EXERCISE: Copy all lines of the listing that include the string "with".

== DATA LINES

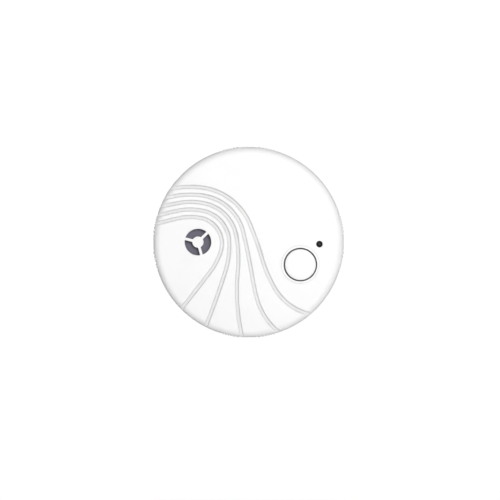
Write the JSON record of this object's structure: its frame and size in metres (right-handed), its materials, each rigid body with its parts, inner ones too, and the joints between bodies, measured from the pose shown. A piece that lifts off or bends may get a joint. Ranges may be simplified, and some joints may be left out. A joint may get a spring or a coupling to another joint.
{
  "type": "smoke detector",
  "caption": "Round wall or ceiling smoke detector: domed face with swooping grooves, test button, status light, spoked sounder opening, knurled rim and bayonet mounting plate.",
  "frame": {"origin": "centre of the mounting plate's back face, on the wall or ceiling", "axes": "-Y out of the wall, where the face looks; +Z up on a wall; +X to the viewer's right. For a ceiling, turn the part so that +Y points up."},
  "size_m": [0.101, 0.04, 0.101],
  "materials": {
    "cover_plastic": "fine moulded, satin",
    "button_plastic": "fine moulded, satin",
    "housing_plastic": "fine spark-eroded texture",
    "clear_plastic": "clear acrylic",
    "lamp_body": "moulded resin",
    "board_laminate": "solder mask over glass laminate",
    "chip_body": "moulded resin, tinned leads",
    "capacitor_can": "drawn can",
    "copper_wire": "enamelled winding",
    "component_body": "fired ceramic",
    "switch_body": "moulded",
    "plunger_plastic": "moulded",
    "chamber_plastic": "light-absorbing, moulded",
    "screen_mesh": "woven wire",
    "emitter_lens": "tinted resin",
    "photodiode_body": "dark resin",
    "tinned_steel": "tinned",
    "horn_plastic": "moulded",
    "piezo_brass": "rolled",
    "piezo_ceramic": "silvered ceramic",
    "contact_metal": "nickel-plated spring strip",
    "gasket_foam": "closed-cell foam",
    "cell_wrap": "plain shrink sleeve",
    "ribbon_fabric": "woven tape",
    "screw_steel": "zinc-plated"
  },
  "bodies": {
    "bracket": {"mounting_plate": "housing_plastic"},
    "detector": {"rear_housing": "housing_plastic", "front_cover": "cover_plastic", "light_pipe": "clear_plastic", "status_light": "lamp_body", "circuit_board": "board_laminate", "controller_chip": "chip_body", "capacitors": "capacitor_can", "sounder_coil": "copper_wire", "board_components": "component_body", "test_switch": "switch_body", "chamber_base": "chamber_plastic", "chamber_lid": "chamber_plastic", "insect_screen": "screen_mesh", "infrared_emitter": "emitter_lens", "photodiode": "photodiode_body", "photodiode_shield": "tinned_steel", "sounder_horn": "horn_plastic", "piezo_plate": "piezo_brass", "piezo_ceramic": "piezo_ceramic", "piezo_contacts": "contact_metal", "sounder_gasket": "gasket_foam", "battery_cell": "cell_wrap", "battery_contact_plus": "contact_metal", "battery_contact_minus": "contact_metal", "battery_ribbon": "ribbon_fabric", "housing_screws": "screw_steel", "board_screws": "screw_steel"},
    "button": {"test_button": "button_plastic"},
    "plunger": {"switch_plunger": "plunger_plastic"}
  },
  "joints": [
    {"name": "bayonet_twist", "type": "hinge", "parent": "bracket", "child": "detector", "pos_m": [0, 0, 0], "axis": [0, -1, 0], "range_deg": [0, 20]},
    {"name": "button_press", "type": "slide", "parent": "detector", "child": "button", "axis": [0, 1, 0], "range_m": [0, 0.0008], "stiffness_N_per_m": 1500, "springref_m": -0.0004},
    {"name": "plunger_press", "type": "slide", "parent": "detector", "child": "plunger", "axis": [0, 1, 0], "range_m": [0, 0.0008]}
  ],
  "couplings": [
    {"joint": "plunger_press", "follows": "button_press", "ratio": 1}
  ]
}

====

TASK ANSWER:
Write the JSON record of this object's structure: its frame and size in metres (right-handed), its materials, each rigid body with its parts, inner ones too, and the joints between bodies, measured from the pose shown. A piece that lifts off or bends may get a joint. Ranges may be simplified, and some joints may be left out. A joint may get a spring or a coupling to another joint.
  "caption": "Round wall or ceiling smoke detector: domed face with swooping grooves, test button, status light, spoked sounder opening, knurled rim and bayonet mounting plate.",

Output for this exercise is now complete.